The DC model cache implements this so that the VNE holds cache information for each flow related to a DC (for example, routing entries or bridge entries) and for forwarding tables, so when a VNE needs to reflect its DC model, as it was at some point of time in the past, the VNE will be able to do so based on the cached information it keeps. The DC Property mechanism stores the related data of each property (when cache management is enabled) for a configurable period of time. The default is 10 minutes. The cache can be enabled or disabled in the registry (by default it is enabled).
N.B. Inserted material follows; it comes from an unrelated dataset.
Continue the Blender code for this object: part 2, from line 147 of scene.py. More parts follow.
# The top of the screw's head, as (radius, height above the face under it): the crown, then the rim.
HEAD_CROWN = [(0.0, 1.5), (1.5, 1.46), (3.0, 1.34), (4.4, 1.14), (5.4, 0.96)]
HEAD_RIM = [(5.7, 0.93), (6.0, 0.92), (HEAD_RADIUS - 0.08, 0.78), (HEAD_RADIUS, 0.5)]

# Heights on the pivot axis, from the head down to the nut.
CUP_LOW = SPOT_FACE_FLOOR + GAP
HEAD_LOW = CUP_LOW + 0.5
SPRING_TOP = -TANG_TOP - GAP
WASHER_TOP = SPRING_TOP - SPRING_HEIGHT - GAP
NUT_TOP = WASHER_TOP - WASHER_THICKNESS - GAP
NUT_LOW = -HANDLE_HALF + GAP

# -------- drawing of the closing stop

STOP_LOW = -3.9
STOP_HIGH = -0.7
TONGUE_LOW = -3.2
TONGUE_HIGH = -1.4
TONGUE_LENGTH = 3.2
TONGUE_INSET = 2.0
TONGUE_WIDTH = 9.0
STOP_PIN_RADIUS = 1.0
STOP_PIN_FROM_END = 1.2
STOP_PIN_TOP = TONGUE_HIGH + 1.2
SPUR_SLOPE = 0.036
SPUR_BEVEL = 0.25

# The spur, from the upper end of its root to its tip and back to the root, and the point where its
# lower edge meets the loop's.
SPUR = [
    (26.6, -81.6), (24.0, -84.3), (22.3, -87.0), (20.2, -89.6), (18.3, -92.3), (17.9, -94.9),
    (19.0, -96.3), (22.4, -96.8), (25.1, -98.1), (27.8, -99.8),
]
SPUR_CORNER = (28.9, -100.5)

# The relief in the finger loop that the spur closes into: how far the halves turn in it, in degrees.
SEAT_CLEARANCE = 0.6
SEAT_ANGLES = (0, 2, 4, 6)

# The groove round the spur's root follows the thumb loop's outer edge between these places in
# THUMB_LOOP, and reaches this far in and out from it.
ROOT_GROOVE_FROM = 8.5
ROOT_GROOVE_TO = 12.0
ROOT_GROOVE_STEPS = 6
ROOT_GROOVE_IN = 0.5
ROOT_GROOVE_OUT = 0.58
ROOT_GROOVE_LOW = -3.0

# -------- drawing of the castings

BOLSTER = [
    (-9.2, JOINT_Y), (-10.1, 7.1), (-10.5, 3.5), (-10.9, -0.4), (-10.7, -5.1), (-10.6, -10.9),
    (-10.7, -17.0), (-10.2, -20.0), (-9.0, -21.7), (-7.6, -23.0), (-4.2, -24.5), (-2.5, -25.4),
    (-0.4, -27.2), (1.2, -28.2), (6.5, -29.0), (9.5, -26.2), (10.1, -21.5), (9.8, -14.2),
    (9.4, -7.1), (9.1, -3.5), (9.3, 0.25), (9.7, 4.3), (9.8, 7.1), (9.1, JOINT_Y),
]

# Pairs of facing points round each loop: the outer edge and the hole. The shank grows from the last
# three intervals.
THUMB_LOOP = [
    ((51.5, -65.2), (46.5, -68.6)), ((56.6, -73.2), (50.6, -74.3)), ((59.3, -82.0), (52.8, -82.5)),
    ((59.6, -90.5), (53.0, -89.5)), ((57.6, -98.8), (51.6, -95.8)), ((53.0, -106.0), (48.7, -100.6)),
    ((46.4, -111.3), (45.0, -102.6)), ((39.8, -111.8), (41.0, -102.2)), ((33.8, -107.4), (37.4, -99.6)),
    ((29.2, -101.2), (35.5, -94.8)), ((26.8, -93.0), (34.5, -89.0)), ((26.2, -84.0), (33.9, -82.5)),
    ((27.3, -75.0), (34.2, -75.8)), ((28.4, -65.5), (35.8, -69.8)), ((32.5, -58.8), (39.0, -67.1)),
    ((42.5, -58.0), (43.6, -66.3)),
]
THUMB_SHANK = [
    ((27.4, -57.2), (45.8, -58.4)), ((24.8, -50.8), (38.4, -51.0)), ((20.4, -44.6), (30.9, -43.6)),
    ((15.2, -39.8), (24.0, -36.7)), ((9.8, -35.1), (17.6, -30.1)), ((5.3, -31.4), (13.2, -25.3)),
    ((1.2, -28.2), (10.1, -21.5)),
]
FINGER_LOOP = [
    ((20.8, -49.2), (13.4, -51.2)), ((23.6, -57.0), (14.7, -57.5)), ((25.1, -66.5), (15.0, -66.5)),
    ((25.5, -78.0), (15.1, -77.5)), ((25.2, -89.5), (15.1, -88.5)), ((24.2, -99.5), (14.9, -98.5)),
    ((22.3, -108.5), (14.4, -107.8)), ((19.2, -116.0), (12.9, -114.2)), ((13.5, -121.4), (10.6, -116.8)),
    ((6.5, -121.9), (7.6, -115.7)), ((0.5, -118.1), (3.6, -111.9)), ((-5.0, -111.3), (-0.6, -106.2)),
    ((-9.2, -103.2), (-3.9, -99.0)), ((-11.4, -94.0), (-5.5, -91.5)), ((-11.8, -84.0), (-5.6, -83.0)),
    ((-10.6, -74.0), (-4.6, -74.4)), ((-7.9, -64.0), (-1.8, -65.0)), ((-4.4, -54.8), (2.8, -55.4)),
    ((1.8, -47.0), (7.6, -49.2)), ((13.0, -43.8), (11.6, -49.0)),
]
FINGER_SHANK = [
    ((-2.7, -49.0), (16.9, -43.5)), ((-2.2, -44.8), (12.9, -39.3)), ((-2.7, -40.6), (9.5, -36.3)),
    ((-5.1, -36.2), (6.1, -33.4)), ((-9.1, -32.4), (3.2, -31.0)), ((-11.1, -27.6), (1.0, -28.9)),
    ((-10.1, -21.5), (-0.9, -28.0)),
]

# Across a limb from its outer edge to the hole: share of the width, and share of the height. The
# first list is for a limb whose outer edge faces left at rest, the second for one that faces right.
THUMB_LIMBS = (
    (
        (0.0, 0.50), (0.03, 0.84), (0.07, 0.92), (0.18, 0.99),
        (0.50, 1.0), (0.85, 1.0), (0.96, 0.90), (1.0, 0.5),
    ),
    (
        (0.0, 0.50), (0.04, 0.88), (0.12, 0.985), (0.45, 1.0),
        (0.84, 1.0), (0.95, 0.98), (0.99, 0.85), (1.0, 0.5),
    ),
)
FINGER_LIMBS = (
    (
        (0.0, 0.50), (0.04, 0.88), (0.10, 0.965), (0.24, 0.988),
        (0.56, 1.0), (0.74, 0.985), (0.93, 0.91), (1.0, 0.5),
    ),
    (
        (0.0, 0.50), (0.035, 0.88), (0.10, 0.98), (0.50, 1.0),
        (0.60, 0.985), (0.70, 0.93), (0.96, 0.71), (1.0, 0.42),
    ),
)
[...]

The cached data (the data that is old according to the configured value in the registry) is periodically cleaned up, in order to maintain the latest valid VNE cache information. This includes old property values and also previously removed DCs, so that removed DCs are kept in a cache only for the defined amount of time. The Cache Manager Component of the DA repeatedly (the period of time is defined in the registry) sends itself a cleanup message in order to initiate a cleanup of the old property values, and all of the DCs that were removed outside of the defined period. So after 10 minutes all the DC properties with a timeout are automatically cleared.
Using Weights
In cases where there are multiple potential root causes along the same service path, Cisco ANA enables the user to define a priority scheme (weight) which can determine the actual root cause.
The correlation system will use the following information to identify more precisely the root-cause alarm:
•
weight: >=0 The correlation flow will collect the alarm, but will not stop.
The correlation mechanism will choose the alarm with the highest weight as the root cause for the alarm that triggered the correlation by flow.
Correlating TCA
TCAs participate in the correlation mechanism, and can correlate or be correlated to other alarms.